You’ve heard me talk time and time again that the atmosphere is like a fluid. There are different swirls, currents, interactions, and more. Let’s talk about two cool occurrences!

Japanese meteorologist Dr. Fujiwhara discovered the Fujiwhara Effect by studying water swirls and vorticies back in the 1920’s. The Fujiwhara Effect describes the interaction between two vorticies, like hurricanes or mid latitude cyclones, that are close to each other in proximity, about 750 miles apart or less. The two systems will rotate around each other in a counter-clockwise direction in the Northern Hemisphere. They will continue to rotate around one another until an outside system, like fronts or pressures, disturb the flow or until the two systems merge together.

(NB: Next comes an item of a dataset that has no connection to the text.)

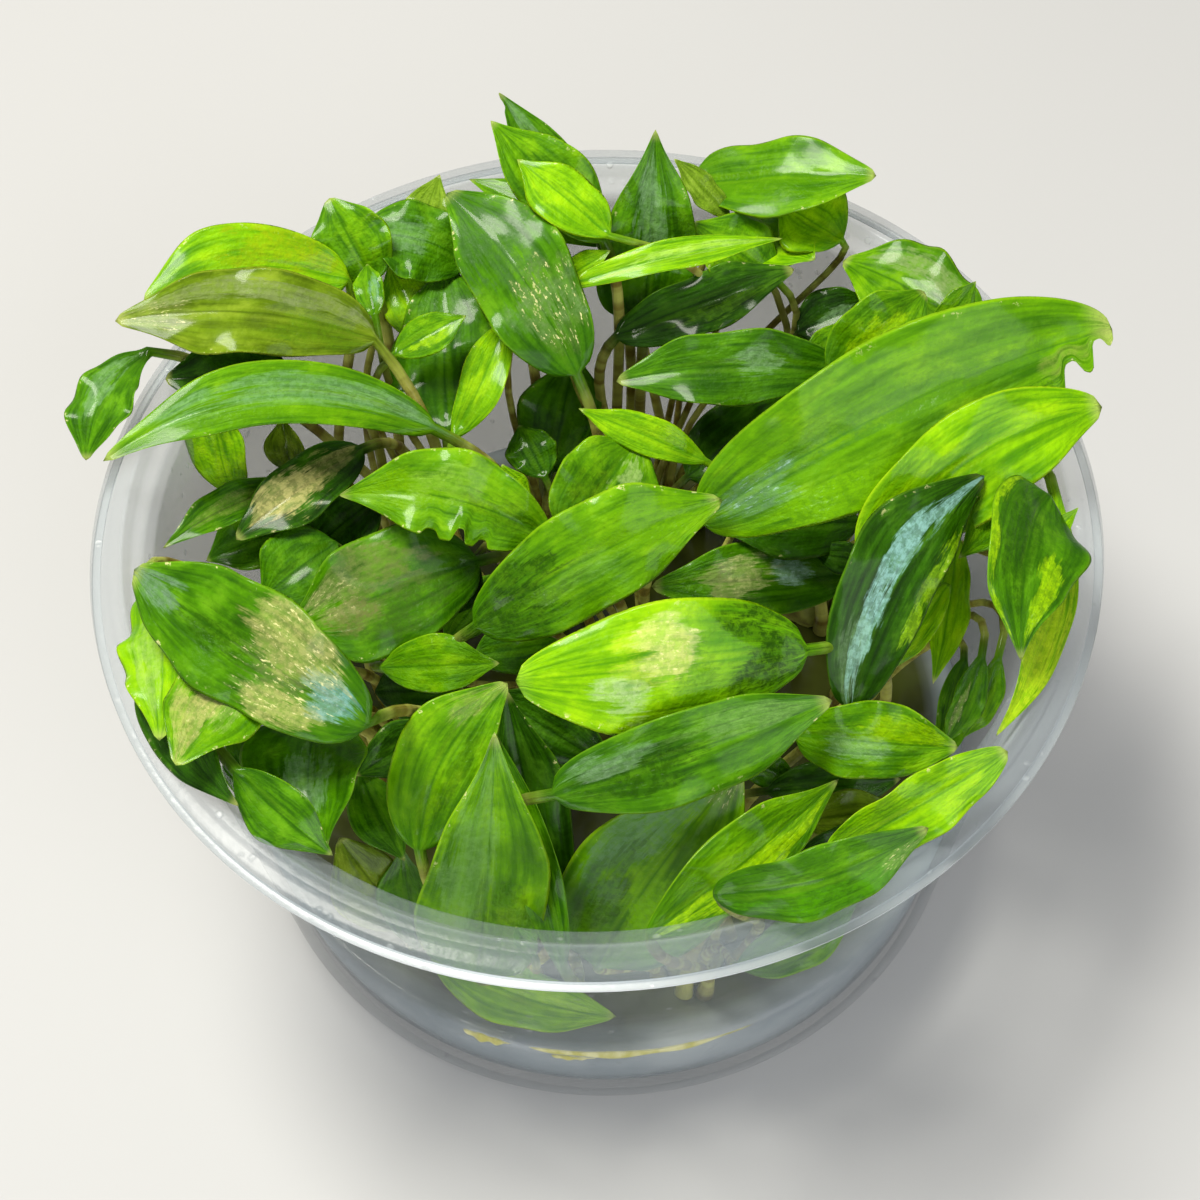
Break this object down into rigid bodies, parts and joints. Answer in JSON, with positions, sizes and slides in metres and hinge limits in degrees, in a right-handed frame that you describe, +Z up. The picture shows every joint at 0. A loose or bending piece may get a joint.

Another cool phenomenon is the Fibonacci Spiral. First let’s talk about the Fibonacci sequence… it’s a pattern of numbers where you add the previous two numbers to get the next number. See example of pattern below.

Using the Fibonacci Sequence of numbers for size, we can make the Fibonacci Spiral made of quarter circles and squares.

So how does this occur in real life?

Here’s a look at a winter storm from February of this year. See the Fibonacci Spiral?

It also occurs naturally from sunflowers, shells, and pinecones to galaxies!!